Fig. 5: Gaussian RBF kernel regression on high-dimensional spherical data.

a Phase diagram for non-monotonic learning curves obtained from the theory by counting the zeros of \(\frac{\partial {E}_{g}}{\partial \alpha }\). Colored squares and colored circles correspond to curves in c, d, respectively. b Kernel regression with Gaussian RBF \(K({\bf{x}},{\bf{x}}^{\prime} )={\mathrm{{e}}}^{-\frac{1}{2D{\omega }^{2}}| | {\bf{x}}-{\bf{x}}^{\prime} | {| }^{2}}\) with ω = 3, D = 100 and noise-free labels.

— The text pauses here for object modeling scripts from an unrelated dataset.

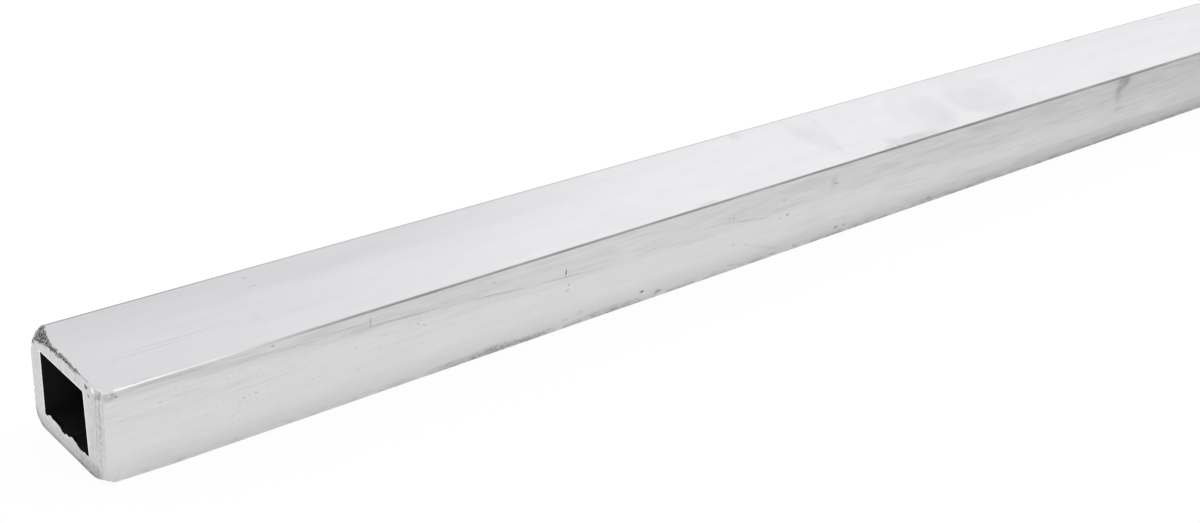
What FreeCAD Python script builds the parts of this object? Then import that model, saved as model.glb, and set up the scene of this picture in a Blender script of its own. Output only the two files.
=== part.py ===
import FreeCAD, Part
import math, os

V = FreeCAD.Vector

# one length of square extruded aluminium tube, in millimetres
# it lies along X with its underside on Z = 0, and the sawn end is at -X
outside = 25.0        # across the flats, both ways
wall = 4.5            # wall thickness if the bore were central
bore_shift = 1.0      # the bore sits this far off centre, towards +Y
length = 1000.0
edge_radius = 0.7     # long outer edges
bore_radius = 0.3     # long inner edges
bore = outside - 2 * wall

# hand-sawn end
saw_yaw = 6.8         # degrees off square, seen from above
saw_lean = 3.9        # degrees off square, seen from the side

# hand dressing of that end
bevel_face = 1.8      # bevel on the -Y edge, measured across the end face
bevel_side = 0.7      # and back along the tube
corner_drop = 2.7     # filed corner at +Y, down the end face
corner_back = 3.1     # and back along the top
corner_width = 8.0    # it fades out over this width of the top edge
brush_drop = 1.2      # light filing of the whole top edge, down the end face
brush_back = 0.7      # and back along the top, both widest at +Y
brush_gap = 2.5       # it fades out this far short of the -Y side
front_nose = 4.6      # rounded bottom corner at -Y, its radius on the end face
front_run = 2.2       # and the length over which it fades into the long edge
back_nose = 3.8       # rounded bottom corner at +Y
back_run = 2.6
crown_nose = 7.0      # rounded top corner at +Y
crown_run = 1.6

# far end, cut square at the mill
mill_chamfer = 0.3

# extra reach of the cutting tools beyond the metal
reach = 2.0 * outside


def end_x(y, z):
    """Distance along X of the sawn face at a given place on the section."""
    yaw = math.tan(math.radians(saw_yaw))
    lean = math.tan(math.radians(saw_lean))
    return -length / 2 - yaw * y - lean * (z - outside / 2)


def end_point(y, z, back=0.0):
    """A point on the sawn face, or set back from it along the tube."""
    return V(end_x(y, z) + back, y, z)


def square_bar(side, radius, start, stop, shift=0.0):
    """Square bar along X with rounded long edges, centred on the tube's height."""
    corner = V(start, shift - side / 2, (outside - side) / 2)
    bar = Part.makeBox(stop - start, side, side, corner)
    along = [e for e in bar.Edges if abs(e.tangentAt(e.FirstParameter).x) > 0.99]
    return bar.makeFillet(radius, along)


def beyond_plane(a, b, c):
    """Block on the far side of the plane through three points.

    The side is the one that the normal (b - a) x (c - a) points to.
    """
    normal = (b - a).cross(c - a)
    size = 3 * reach
    block = Part.makeBox(size, size, size, V(-size / 2, -size / 2, 0))
    turn = FreeCAD.Rotation(V(0, 0, 1), normal)
    block.Placement = FreeCAD.Placement((a + b + c) * (1 / 3), turn)
    return block


def corner_wire(side, level, x, radius):
    """What lies outside a rounded corner of the section, as a wire at one X.

    The side is -1 or 1 for -Y or +Y, and the level -1 or 1 for bottom or top.
    """
    y = side * outside / 2
    z = (1 + level) * outside / 2
    slack = reach * 0.01
    mid = radius * (1 - math.sqrt(0.5))
    upright = V(x, y, z - level * radius)
    flat = V(x, y - side * radius, z)
    middle = V(x, y - side * mid, z - level * mid)
    arc = Part.Arc(upright, middle, flat).toShape()
    below = V(x, y - side * radius, z + level * slack)
    corner = V(x, y + side * slack, z + level * slack)
    beside = V(x, y + side * slack, z - level * radius)
    sides = Part.makePolygon([flat, below, corner, beside, upright])
    return Part.Wire([arc] + sides.Edges)


def nose_cutter(side, level, radius, run):
    """Cutter that rounds one corner of the sawn end and fades out."""
    face = end_x(side * outside / 2, (1 + level) * outside / 2)
    growth = radius - edge_radius
    before = corner_wire(side, level, face - run, radius + growth)
    after = corner_wire(side, level, face + run, edge_radius)
    return Part.makeLoft([before, after], True, True)


def saw_cutter():
    """The skewed saw cut at the -X end."""
    half = outside / 2
    return beyond_plane(end_point(0, 0), end_point(0, half), end_point(half, 0))


def bevel_cutter():
    """Bevel between the sawn face and the -Y side."""
    half = outside / 2
    inner = -half + bevel_face
    low = end_point(inner, 0)
    high = end_point(inner, outside)
    back = end_point(-half, 0, bevel_side)
    return beyond_plane(low, back, high)


def file_cutter(drop, back, width):
    """Filed cut on the top edge of the sawn face, widest at +Y.

    It goes down the face by drop, back along the top by back, and fades
    out at this width from the +Y side.
    """
    half = outside / 2
    down = end_point(half, outside - drop)
    behind = end_point(half, outside, back)
    fade = end_point(half - width, outside)
    return beyond_plane(down, fade, behind)


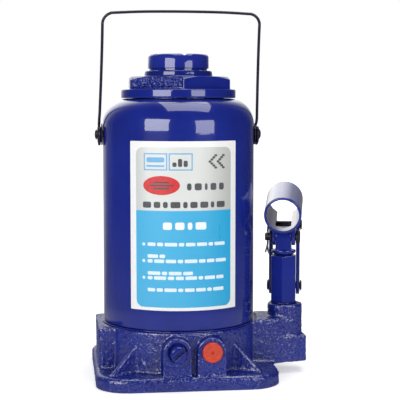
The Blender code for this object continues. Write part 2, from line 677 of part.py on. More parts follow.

Target is \(\bar{f}({\bf{x}})={\sum }_{k,m}{\bar{w}}_{km}\sqrt{{\eta }_{km}}{Y}_{km}({\bf{x}})\) with random and centered weights \({\bar{w}}_{km}\) such that \(\,\left\langle {\bar{w}}_{km}^{2}\right\rangle ={\eta }_{km}\) (Supplementary Note 5). Dashed lines represent the locations of N(D, 1) and N(D, 2), showing different learning stages. c, d Generalization error for Gaussian RBF kernel for various kernel widths ω corresponding to specific \({\tilde{\lambda }}_{L}\)’s and noise variances \({\tilde{\sigma }}_{L}\) pointed in the phase diagram in D = 100. Solid lines—theory (Eq. (4)). Larger regularization suppresses the descent peaks, which occur at P* ~ N(D, L) shown by the vertical dashed lines. c Varying \({\tilde{\lambda }}_{L}\) with fixed the \({\tilde{\sigma }}_{L}\). d vice versa. For fixed noise, we observe an optimal \({\tilde{\lambda }}_{1}\) for up to P/N(D, 1) ~10 after which the next learning stage starts. Error bars indicate standard deviation over 300 trials for b and 100 trials for c, d.